When deselected, this static route is not the default route.

Prefix—The IP address of the destination network. Enter an IP address or the name of a network/host object, or click Select to select the object from a list or to create a new one.

The prefix must be a class A, B, or C network or host IP. A host IP can begin with 0 unless it contains a discontiguous mask. All subnet addresses are valid.

Forwarding (Next Hop)

The method of forwarding data to the destination network:

Forwarding Interface—The router interface that forwards packets to the remote network. Enter the name of an interface or interface role, or click Select to select the object from a list or to create a new one.

Forwarding IP—The IP address of the next hop router that receives and forwards packets to the remote network. Enter an IP address or the name of a network/host object, or click Select to select the object from a list or to create a new one.

Distance Metric

The number of hops to the destination network (gateway IP). The default is 1 if no value is specified. The range is from 1 to 255.

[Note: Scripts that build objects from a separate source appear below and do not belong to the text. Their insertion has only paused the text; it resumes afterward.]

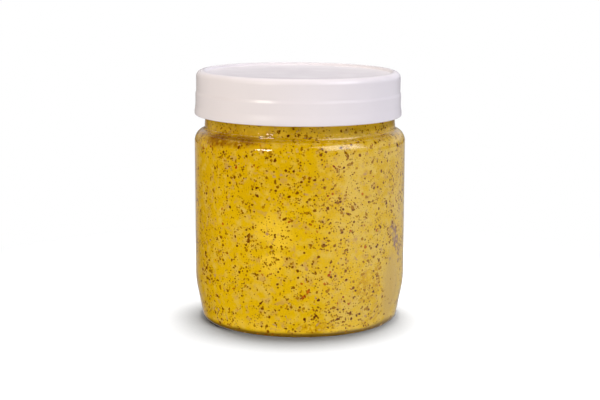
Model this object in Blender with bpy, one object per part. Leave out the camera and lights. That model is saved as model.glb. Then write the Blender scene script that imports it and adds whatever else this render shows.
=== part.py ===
"""Jar of yellow chutney: a clear blown PET jar, its white screw lid and the paste inside.

Run with: blender --background --python part.py
Sizes are in metres, +Z is up, and the origin is the centre of the ring that the jar stands on.
"""

import math

import bmesh
import bpy

MM = 0.001

# The jar's outside
BODY_RADIUS = 35.0 * MM
SHOULDER_TOP = 63.4 * MM
SHOULDER_WIDTH = 3.1 * MM
SHOULDER_DROP = 3.9 * MM
TAPER_TOP = 15.5 * MM
TAPER_ANGLE = math.radians(11.0)
TAPER_BLEND = 28.0 * MM
HEEL_RADIUS = 1.8 * MM
FOOT_WIDTH = 2.2 * MM
PUSH_UP = 3.0 * MM

# The jar's wall and neck
WALL = 0.8 * MM
BORE_RADIUS = 29.1 * MM
BAND_RADIUS = 31.4 * MM
BAND_FILLET = 1.5 * MM
BAND_TOP = 69.4 * MM
FINISH_RADIUS = 30.2 * MM
RIM_HEIGHT = 80.2 * MM
RIM_CHAMFER = 0.3 * MM

# The lid
LID_HEIGHT = 14.45 * MM
LID_TOP_RADIUS = 33.9 * MM
LID_SKIRT_RADIUS = 34.15 * MM
LID_LIP_RADIUS = 34.45 * MM
LID_TOP_FILLET = 2.0 * MM
LID_RING_WIDTH = 2.0 * MM
LID_PANEL_DEPTH = 0.7 * MM
LID_PANEL_SLOPE = 0.5 * MM
LID_STEP_TOP = 9.1 * MM
LID_STEP_FOOT = 6.4 * MM
LID_LIP_TOP = 2.9 * MM
LID_LIP_FOOT = 1.1 * MM
LID_LIP_FILLET = 0.5 * MM
LID_PANEL = 1.3 * MM
LID_BORE_RADIUS = 32.8 * MM
LID_BORE_FILLET = 1.0 * MM

# How the lid sits on the jar: a little to one side and not quite level
LID_FOOT = 68.35 * MM
LID_SHIFT = -0.5 * MM
LID_TILT = math.radians(0.4)

# The thread, on the neck and inside the lid
THREAD_PITCH = 4.0 * MM
THREAD_TURNS = 1.25
THREAD_ROOT = 1.6 * MM
THREAD_CREST = 0.7 * MM
THREAD_SINK = 0.3 * MM
THREAD_FADE = 0.12
NECK_THREAD_RADIUS = 31.6 * MM
NECK_THREAD_FOOT = 72.6 * MM
LID_THREAD_RADIUS = 31.15 * MM

# The paste
PASTE_LEVEL = 74.5 * MM
PASTE_CORNER = 0.6 * MM
GAP = 0.3 * MM

SIDES = 60
SAME_POINT = 0.001 * MM
SHARP_EDGE = math.radians(35)


def clear_scene():
    for item in list(bpy.data.objects):
        bpy.data.objects.remove(item)


def arc(centre, radii, start, end, steps):
    """Points from one angle to another, in degrees, on an ellipse about a centre (radius, height)."""
    angles = [math.radians(start + (end - start) * step / steps) for step in range(steps + 1)]
    return [(centre[0] + radii[0] * math.cos(a), centre[1] + radii[1] * math.sin(a)) for a in angles]


def eased(start, end, steps):
    """Points between two (radius, height) points, on a curve that leaves and arrives straight down."""
    shares = [step / steps for step in range(steps + 1)]
    return [
        (
            start[0] + (end[0] - start[0]) * (1 - math.cos(math.pi * share)) / 2,
            start[1] + (end[1] - start[1]) * share,
        )
        for share in shares
    ]


def foot_radius():
    """Where the heel's arc meets the ground. The arc is tangent to the taper, which starts in the blend."""
    sine, cosine = math.sin(TAPER_ANGLE), math.cos(TAPER_ANGLE)
    taper_radius = BODY_RADIUS - TAPER_BLEND * (1 - cosine)
    taper_height = TAPER_TOP - TAPER_BLEND * sine
    return taper_radius - (HEEL_RADIUS + (taper_height - HEEL_RADIUS) * sine) / cosine


def base_outline(inset):
    """From the axis to the foot: the base's dome and its flat ring, raised by inset."""
    reach = foot_radius() - FOOT_WIDTH + inset * 0.6
    height = PUSH_UP + inset
    start = math.degrees(math.asin(inset / height))
    return arc((0, 0), (reach, height), 90, start, 5)


def side_outline(inset):
    """From the foot to the shoulder's top: heel, taper, straight side and shoulder, moved in by inset."""
    degrees = math.degrees(TAPER_ANGLE)
    heel_centre = (foot_radius(), HEEL_RADIUS)
    heel = HEEL_RADIUS - inset
    blend_centre = (BODY_RADIUS - TAPER_BLEND, TAPER_TOP)
    blend = TAPER_BLEND - inset
    shoulder_centre = (BODY_RADIUS - SHOULDER_WIDTH, SHOULDER_TOP - SHOULDER_DROP)
    shoulder = (SHOULDER_WIDTH - inset, SHOULDER_DROP - inset)
    return [
        *arc(heel_centre, (heel, heel), -90, -degrees, 3),
        *arc(blend_centre, (blend, blend), -degrees, 0, 3),
        *arc(shoulder_centre, shoulder, 0, 90, 6),
    ]


def neck_fillet(radius, inset):
    """From the shoulder's top up into the neck's wall at this radius."""
    centre = (BODY_RADIUS - SHOULDER_WIDTH, SHOULDER_TOP + BAND_FILLET)
    return arc(centre, (centre[0] - radius, BAND_FILLET + inset), 270, 180, 3)[1:]


def cavity_outline(inset):
    """The inside of the jar from the axis up to the neck's bore, a wall's thickness or more from its outside."""
    bore = BORE_RADIUS + WALL - inset
    return base_outline(inset) + side_outline(inset) + neck_fillet(bore, inset)


def jar_outline():
    outside = base_outline(0) + side_outline(0) + neck_fillet(BAND_RADIUS, 0)
    neck = [
        (BAND_RADIUS, BAND_TOP - (BAND_RADIUS - FINISH_RADIUS) / 2),
        (FINISH_RADIUS, BAND_TOP),
        (FINISH_RADIUS, RIM_HEIGHT - RIM_CHAMFER),
        (FINISH_RADIUS - RIM_CHAMFER, RIM_HEIGHT),
        (BORE_RADIUS + RIM_CHAMFER, RIM_HEIGHT),
        (BORE_RADIUS, RIM_HEIGHT - RIM_CHAMFER),
    ]
    return outside + neck + cavity_outline(WALL)[::-1]


def paste_outline():
    paste = cavity_outline(WALL + GAP)
    edge = paste[-1][0]
    surface = [(edge, PASTE_LEVEL - PASTE_CORNER), (edge - PASTE_CORNER, PASTE_LEVEL), (0, PASTE_LEVEL)]
    return paste + surface


def lid_outline():
    """The lid in its own frame, whose origin is the centre of its lower edge."""
    panel_radius = LID_TOP_RADIUS - LID_TOP_FILLET - LID_RING_WIDTH
    panel_height = LID_HEIGHT - LID_PANEL_DEPTH
    ceiling = panel_height - LID_PANEL
    fillet = LID_TOP_FILLET
    lip = LID_LIP_FILLET
    bore = LID_BORE_FILLET
    top_corner = arc((LID_TOP_RADIUS - fillet, LID_HEIGHT - fillet), (fillet, fillet), 90, 0, 4)
    step = eased((LID_TOP_RADIUS, LID_STEP_TOP), (LID_SKIRT_RADIUS, LID_STEP_FOOT), 3)
    flare = eased((LID_SKIRT_RADIUS, LID_LIP_TOP), (LID_LIP_RADIUS, LID_LIP_FOOT), 3)
    edge = arc((LID_LIP_RADIUS - lip, lip), (lip, lip), 0, -90, 3)
    inner_corner = arc((LID_BORE_RADIUS - bore, ceiling - bore), (bore, bore), 0, 90, 3)
    return [
        (0, panel_height),
        (panel_radius - LID_PANEL_SLOPE, panel_height),
        (panel_radius, LID_HEIGHT),
        *top_corner,
        *step,
        *flare,
        *edge,
        (LID_BORE_RADIUS + RIM_CHAMFER, 0),
        (LID_BORE_RADIUS, RIM_CHAMFER),
        *inner_corner,
        (0, ceiling),
    ]


def plastic(name, colour, roughness, transmission=0.0, refraction=1.5):
    material = bpy.data.materials.new(name)
    material.use_nodes = True
    shader = material.node_tree.nodes["Principled BSDF"]
    shader.inputs["Base Color"].default_value = (*colour, 1)
    shader.inputs["Metallic"].default_value = 0
    shader.inputs["Roughness"].default_value = roughness
    shader.inputs["Transmission Weight"].default_value = transmission
    shader.inputs["IOR"].default_value = refraction
    return material


def solid(name, shape, material):
    """An object from a bmesh, with its faces turned outwards and shaded smooth but for its sharp edges."""
    bmesh.ops.recalc_face_normals(shape, faces=shape.faces)
    mesh = bpy.data.meshes.new(name)
    shape.to_mesh(mesh)
    shape.free()
    mesh.shade_smooth()
    mesh.set_sharp_from_angle(angle=SHARP_EDGE)
    if material:
        mesh.materials.append(material)
    item = bpy.data.objects.new(name, mesh)
    bpy.context.scene.collection.objects.link(item)
    return item


def turned(name, outline, material):
    """A solid of revolution about Z, from an outline whose two ends lie on the axis."""
    shape = bmesh.new()
    points = [shape.verts.new((radius, 0, height)) for radius, height in outline]
    edges = [shape.edges.new(pair) for pair in zip(points, points[1:])]
    bmesh.ops.spin(
        shape,
        geom=points + edges,
        cent=(0, 0, 0),
        axis=(0, 0, 1),
        angle=2 * math.pi,
        steps=SIDES,
        use_merge=True,
    )
    bmesh.ops.remove_doubles(shape, verts=shape.verts, dist=SAME_POINT)
    return solid(name, shape, material)


def thread_ridge(name, wall, crest, foot):
    """A ridge that climbs round a wall. Its root is sunk in the wall, and its crest sinks in at both ends."""
    outward = math.copysign(1, crest - wall)
    root = wall - outward * THREAD_SINK
    low = wall - outward * THREAD_SINK / 2
    steps = round(THREAD_TURNS * SIDES)
    shape = bmesh.new()
    sections = []
    for step in range(steps + 1):
        turn = step / SIDES
        rise = min(1, turn / THREAD_FADE, (THREAD_TURNS - turn) / THREAD_FADE)
        top = low + (crest - low) * math.sin(rise * math.pi / 2)
        height = foot + THREAD_PITCH * turn
        corners = [
            (root, height - THREAD_ROOT / 2),
            (top, height - THREAD_CREST / 2),
            (top, height + THREAD_CREST / 2),
            (root, height + THREAD_ROOT / 2),
        ]
        angle = 2 * math.pi * turn
        section = [shape.verts.new((r * math.cos(angle), r * math.sin(angle), z)) for r, z in corners]
        sections.append(section)
    for near, far in zip(sections, sections[1:]):
        for side in range(4):
            after = (side + 1) % 4
            shape.faces.new((near[side], near[after], far[after], far[side]))
    shape.faces.new(sections[0])
    shape.faces.new(sections[-1])
    ridge = solid(name, shape, None)
    ridge.hide_render = True
    ridge.display_type = "WIRE"
    return ridge


def fuse(item, helper):
    union = item.modifiers.new("thread", "BOOLEAN")
    union.operation = "UNION"
    union.solver = "EXACT"
    union.object = helper


def make_jar(pack):
    clear_pet = plastic("clear_pet", (0.93, 0.92, 0.88), 0.04, transmission=1.0, refraction=1.57)
    jar = turned("jar", jar_outline(), clear_pet)
    jar.parent = pack
    thread = thread_ridge("neck_thread", FINISH_RADIUS, NECK_THREAD_RADIUS, NECK_THREAD_FOOT)
    thread.parent = jar
    fuse(jar, thread)


def make_lid(pack):
    white_polypropylene = plastic("white_polypropylene", (0.80, 0.77, 0.79), 0.28)
    lid = turned("lid", lid_outline(), white_polypropylene)
    lid.parent = pack
    lid.location = (LID_SHIFT, 0, LID_FOOT)
    lid.rotation_euler = (0, LID_TILT, 0)
    thread_foot = NECK_THREAD_FOOT - THREAD_PITCH / 2 - LID_FOOT
    thread = thread_ridge("lid_thread", LID_BORE_RADIUS, LID_THREAD_RADIUS, thread_foot)
    thread.parent = lid
    fuse(lid, thread)


def make_paste(pack):
    chutney = plastic("chutney", (0.72, 0.48, 0.01), 0.45)
    paste = turned("chutney", paste_outline(), chutney)
    paste.parent = pack


def make_pack():
    clear_scene()
    pack = bpy.data.objects.new("pack", None)
    bpy.context.scene.collection.objects.link(pack)
    make_jar(pack)
    make_lid(pack)
    make_paste(pack)


make_pack()
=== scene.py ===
import math
import random

import bmesh
import bpy
from mathutils import Matrix, Vector, noise


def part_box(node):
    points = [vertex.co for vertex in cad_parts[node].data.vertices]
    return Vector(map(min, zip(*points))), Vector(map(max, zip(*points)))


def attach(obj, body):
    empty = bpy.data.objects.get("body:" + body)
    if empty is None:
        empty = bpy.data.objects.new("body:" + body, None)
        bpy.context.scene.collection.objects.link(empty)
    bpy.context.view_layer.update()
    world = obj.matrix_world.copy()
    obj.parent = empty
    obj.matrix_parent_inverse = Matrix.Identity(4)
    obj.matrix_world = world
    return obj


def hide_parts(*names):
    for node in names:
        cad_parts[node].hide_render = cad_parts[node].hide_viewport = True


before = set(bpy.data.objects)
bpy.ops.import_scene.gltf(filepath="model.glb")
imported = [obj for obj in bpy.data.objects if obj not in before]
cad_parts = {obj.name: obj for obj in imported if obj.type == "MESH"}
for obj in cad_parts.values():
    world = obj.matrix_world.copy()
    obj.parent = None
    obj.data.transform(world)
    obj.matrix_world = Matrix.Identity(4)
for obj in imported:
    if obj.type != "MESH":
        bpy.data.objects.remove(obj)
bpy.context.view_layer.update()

# The jar
# A clear wide-mouth jar of PET, blown in a mould from a moulded preform, so its wall is thin and a little
# uneven. It stands on the ring round its pushed-up base. The band and the thread of its neck are as moulded.

MM = 0.001

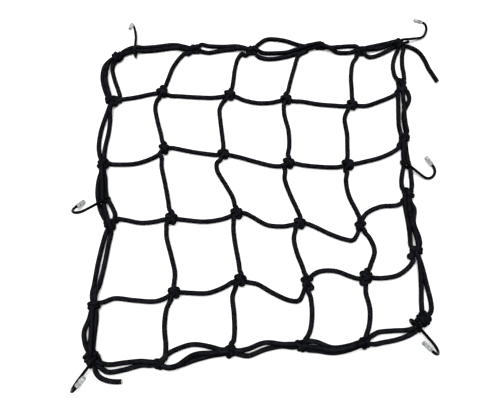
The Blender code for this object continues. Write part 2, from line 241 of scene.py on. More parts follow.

This metric (also known as administrative distance) is a measurement of route expense based on the number of hops to the network on which a specified host resides. This hop count includes all the networks a packet must traverse, including the destination network. Therefore, all directly connected networks have a metric of 1.

Because the metric is based on expense, it is used to identify the priority of the static route. If two routing entries specify the same network, the route with the lower metric value (that is, the lower cost) is given a higher priority and is selected.

Note Under certain circumstances, it is useful to assign a static route a lower priority (larger distance metric) than a dynamic route. This enables the static route to act as a backup, "floating," route when the dynamic route is unavailable.

Permanent route

When selected, prevents this static route entry from being deleted, even in cases where the interface is shut down or the router cannot communicate with the next router.

When deselected, this static route can be deleted.